Tea may fairly claim to be the national beverage. A large majority of the population drink it with every meal, and you find cases of this even in the metropolitan middle classes. With them, however, it is more usual to drink beer with their mid-day meal, and to have meat-tea in the evening. This practice extends through the upper and middle classes, and into many wealthy houses. Next to tea may be ranked beer, English or colonial, which I have come to think is a necessity to the English-speaking races. But no colonist drinks much at meals. He prefers to quench his thirst at every opportunity that may occur between. In all country towns, if you go to see a man on business, out comes the whisky-bottle. If you meet an old friend, his first greeting is, 'Come and have a nobbler!' No bargain can be concluded without it. If it is a warm day, you must have a nobbler to quench your thirst; if it is freezing, to keep the cold out. There is no trade at which more fortunes have been made here than the publican's. The most exclusive and the most out-at-elbows find a common meeting-place in the public-house; although it is only fair to say that the custom of 'shouting,' as it is called, is going--if it has not gone--out of fashion amongst the better classes in the capital cities. Beer, or more frequently spirits, form the favourite 'nobbler,' the price of which varies from fourpence to eightpence in Sydney and Adelaide according to the drink. In Melbourne all drinks are sixpence. There is a current story--which I know to be true--of two well-known colonials, who, on landing from the P. and 0. steamer at Southampton, immediately entered the first public-house, and asked for 'two nobblers of English ale.' Having drunk the ale, which was highly approved of, one of them put down a shilling, and was walking off, when the barmaid recalled him, and offered eightpence change. 'By G----!' was their simultaneous exclamation, 'this is a land to live in, where you can get two nobblers of English ale for fourpence! let us drink our shilling's-worth.'

Like their American cousins, the Australians are of opinion that there is no liquid worthy to be mentioned by the side of 'champagne.' It requires some education to acquire a taste for claret. To the uninitiated sherry and port are chiefly palatable for their spirituousness; but everyone is born with a taste for champagne. It does not follow that everyone knows what constitutes good champagne. No merchant or lawyer, or anyone whose income is over £500 a year, dare give a party without champagne. It is champagne which gives _ton_. For this purpose it need not be very good.
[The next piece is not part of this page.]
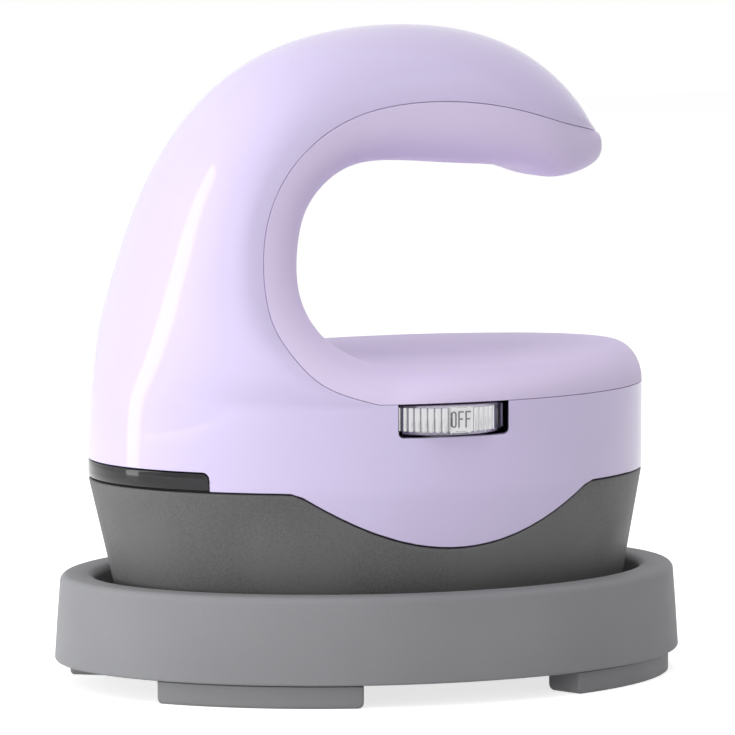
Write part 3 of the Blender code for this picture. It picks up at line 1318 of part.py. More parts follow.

The _sine quibus non_ are a well-known brand and a 'gold-top.' Moët's or Roëderer's _carte d'or_ is the party-goer's criterion of the success of the entertainment. As soon as he sees the label, he swallows the wine, good or bad--more probably bad, for most champagnes, like all other wines, are 'specially prepared for the Australian market,' and you know what that means. 'Body,' or what captious folk would call 'heaviness,' is the first condition of good wine to the colonial taste. The lower middle and lower classes also like it sweet; but of course a man who drinks any quantity of wine prefers it dry. Besides the champagne drunk for show, there is--in spite of a 20s. a dozen duty--a large quantity consumed in the way of nobblers, and at dinner by wealthy men. When a man has made a lucky speculation, or has just got a large order, he treats his friends to a bottle of champagne.

I have not seen burgundy half a dozen times since I have been here. The old colonist finds claret thin and sour; but the younger generation are beginning to take to it, although there is no wine harder to obtain here than claret. Nine-tenths of what one buys is adulterated. His knowledge of _crûs_ being naturally limited, the colonist likes to see on his wine a fine label, one which makes the quality of the wine easily comprehensible to him. Thus the most successful claret sold here is divided according to degrees of nastiness into five ranks, and you ask for So-and-So's No. 0, 1, 2, 3, 4, irrespective of vintage or year. 'Bon ordinaire' is of course unobtainable, but you can get 'Chateau Margaux,' duty paid, at from 40s. to 50s. a dozen. I was once asked to buy some wine bearing that label for 2s. 6d. a bottle. The names of one or two well-known wines having reached your host's ears, he likes to show you by the name on the label that he is giving them to you; and, unfortunately, Margaux and Lafitte _labels_ cost no more than any other.

A good deal of sherry and port--even more brandied than for the English market--is drunk. A wealthy man will never give you colonial wine, not because it is necessarily worse than the imported stuff on his table, but because it is colonial. Amongst the middle classes it is beginning to find favour. A great deal of extravagant praise has been lavished in the press on these wines since the Bordeaux Exhibition, and I fear that many who taste them for the first time will be disappointed. They are too heady, and for the most part wanting in bouquet, whilst their distinctive character repels the palate, which is accustomed to European growths. But for all that, I cannot understand how men with only moderate means living out here can pay large prices for very inferior imported wines, when a good sound, palatable wine is obtainable at from 15s. to 25s. a dozen. At the latter price a Sauvignon approaching to claret, grown close to Melbourne, is obtainable, which is really excellent; and the white hermitage from the same district, as well as from the Hunter River district in New South Wales, at 15s. a dozen, is also as good as one can wish, short of a _grand vin_, although in none of these wines do you entirely lose the _goût du terroir_, a peculiar earthy taste resulting from the strength of the soil. The cheapest wholesome wine I have ever drunk off the Continent is a thin _vin ordinaire_, smelling like _piquette_, which is sold at a certain rather low-looking shop in Melbourne. It is quite palatable, and when heavily watered I can vouch for its wholesomeness.

The lightest of these wines contain about 18 degrees of spirit, whereas, as you know, an 'ordinaire' has only about 8, and a burgundy not more than 11 or 12. But the native wines which are generally preferred by the colonists themselves are the South Australian. In spite of a duty of 10s. a dozen, large quantities of Adelaide wine are drunk in Melbourne. Its chief characteristics are sweetness and heaviness. It may seem to you incredible, but I have drunk a wine made from the Verdeilho grape, and, grown near Adelaide by a Mr. C. Bonney, which contained no less than 36 degrees of natural spirit, without a drop added: 32 and 33 degrees are quite common, and the average percentage in South Australian wine is about 28.